2015: Every Student Succeeds Act

ESSA mitigates much of NCLB, by handing oversight responsibility over to the states. Unfortunately, ESSA only means a softening of test and punish education reform if a state chooses to do so. Since many states expanded many of the negative aspects of NCLB and codified them into statute, it will be hard to undo the years of damage. The good news is that because of ESSA, state legislatures can no longer blame the federal government for or claim they can’t dial back privatizing our public schools because their hands are tied.
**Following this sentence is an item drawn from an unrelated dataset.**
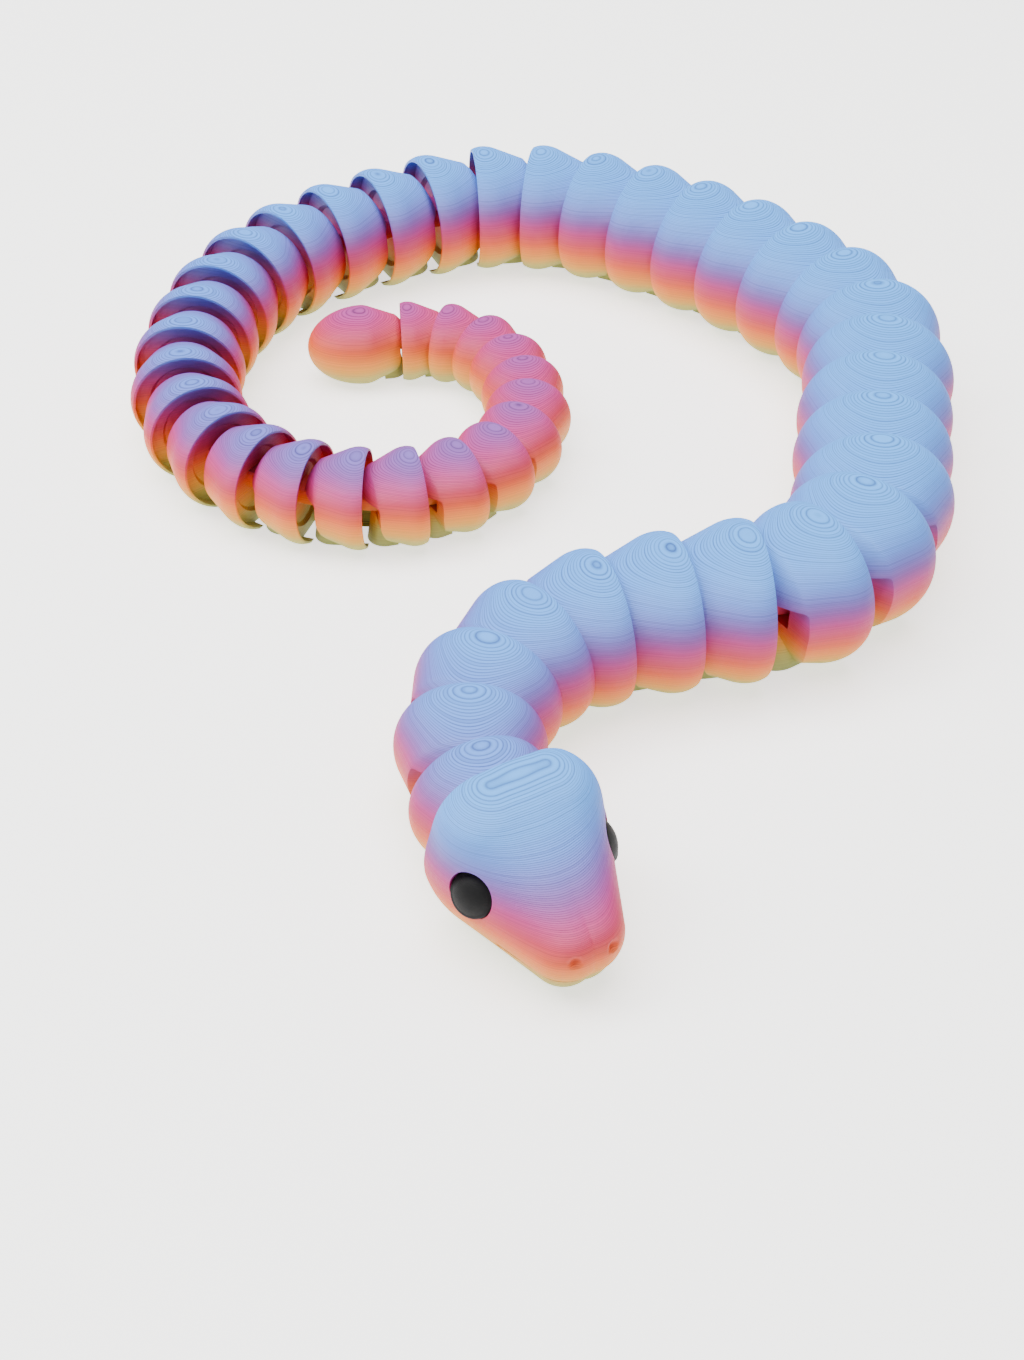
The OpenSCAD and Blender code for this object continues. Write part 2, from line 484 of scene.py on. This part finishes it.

The spotlight will be on governors, state senators and representatives who have the new found authority, thanks to ESSA, to reduce or eliminate much of the test and punish culture they’ve spent decades building.

2016: Where We’re Headed

Now that ESSA has passed, public education advocates should pay close attention to the rules and implementing process, where the original intent of legislation can be significantly altered. . Because of this law, significant power and responsibility has been placed in the hands of state legislatures, many of whom have over-embraced the culture of test and punish. Public education advocates must put pressure on legislators to take advantage their new freedom conferred by ESSA.